## GIVEN TASK
Write out the listing exactly as it is given.

* * * * *

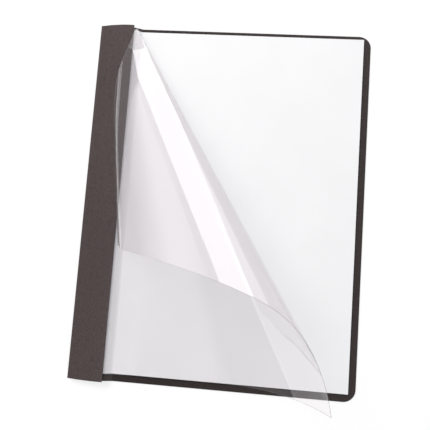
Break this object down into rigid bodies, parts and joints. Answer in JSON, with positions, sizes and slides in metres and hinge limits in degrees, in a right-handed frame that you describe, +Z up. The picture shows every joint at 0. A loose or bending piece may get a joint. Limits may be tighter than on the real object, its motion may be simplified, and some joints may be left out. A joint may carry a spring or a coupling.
{
  "type": "report cover",
  "caption": "Clear-front report cover for punched letter sheets: leather-grained card back, spine and binding strip, film front curled open.",
  "frame": {"origin": "middle of the back panel's underside, on the surface that the cover lies on", "axes": "+X from the spine to the free edge, +Y up the page, +Z up from the surface, out of the front"},
  "size_m": [0.223, 0.2897, 0.0922],
  "materials": {
    "leather_card": "leather-grain embossed",
    "plain_card": "matt",
    "tang_metal": "bright",
    "white_paper": "uncoated",
    "clear_film": "clear gloss"
  },
  "bodies": {
    "back": {"back_cover": "leather_card", "binding_strip": "plain_card", "fastener_bottom": "tang_metal", "fastener_middle": "tang_metal", "fastener_top": "tang_metal", "paper_sheets": "white_paper"},
    "strip": {"front_strip": "leather_card", "clear_cover_margin": "clear_film"},
    "film": {"clear_cover": "clear_film"}
  },
  "joints": [
    {"name": "spine_fold", "type": "hinge", "parent": "back", "child": "strip", "pos_m": [-0.1115, 0, 0.0045], "axis": [0, -1, 0], "range_deg": [0, 90]},
    {"name": "film_fold", "type": "hinge", "parent": "strip", "child": "film", "pos_m": [-0.08235, 0, 0.00775], "axis": [0, -1, 0], "range_deg": [0, 30]}
  ]
}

* * * * *

## WORKED SOLUTION
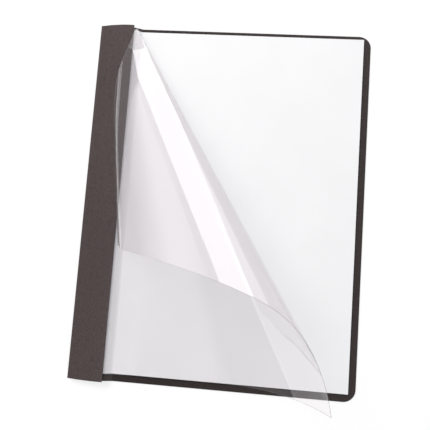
Break this object down into rigid bodies, parts and joints. Answer in JSON, with positions, sizes and slides in metres and hinge limits in degrees, in a right-handed frame that you describe, +Z up. The picture shows every joint at 0. A loose or bending piece may get a joint. Limits may be tighter than on the real object, its motion may be simplified, and some joints may be left out. A joint may carry a spring or a coupling.
{
  "type": "report cover",
  "caption": "Clear-front report cover for punched letter sheets: leather-grained card back, spine and binding strip, film front curled open.",
  "frame": {"origin": "middle of the back panel's underside, on the surface that the cover lies on", "axes": "+X from the spine to the free edge, +Y up the page, +Z up from the surface, out of the front"},
  "size_m": [0.223, 0.2897, 0.0922],
  "materials": {
    "leather_card": "leather-grain embossed",
    "plain_card": "matt",
    "tang_metal": "bright",
    "white_paper": "uncoated",
    "clear_film": "clear gloss"
  },
  "bodies": {
    "back": {"back_cover": "leather_card", "binding_strip": "plain_card", "fastener_bottom": "tang_metal", "fastener_middle": "tang_metal", "fastener_top": "tang_metal", "paper_sheets": "white_paper"},
    "strip": {"front_strip": "leather_card", "clear_cover_margin": "clear_film"},
    "film": {"clear_cover": "clear_film"}
  },
  "joints": [
    {"name": "spine_fold", "type": "hinge", "parent": "back", "child": "strip", "pos_m": [-0.1115, 0, 0.0045], "axis": [0, -1, 0], "range_deg": [0, 90]},
    {"name": "film_fold", "type": "hinge", "parent": "strip", "child": "film", "pos_m": [-0.08235, 0, 0.00775], "axis": [0, -1, 0], "range_deg": [0, 30]}
  ]
}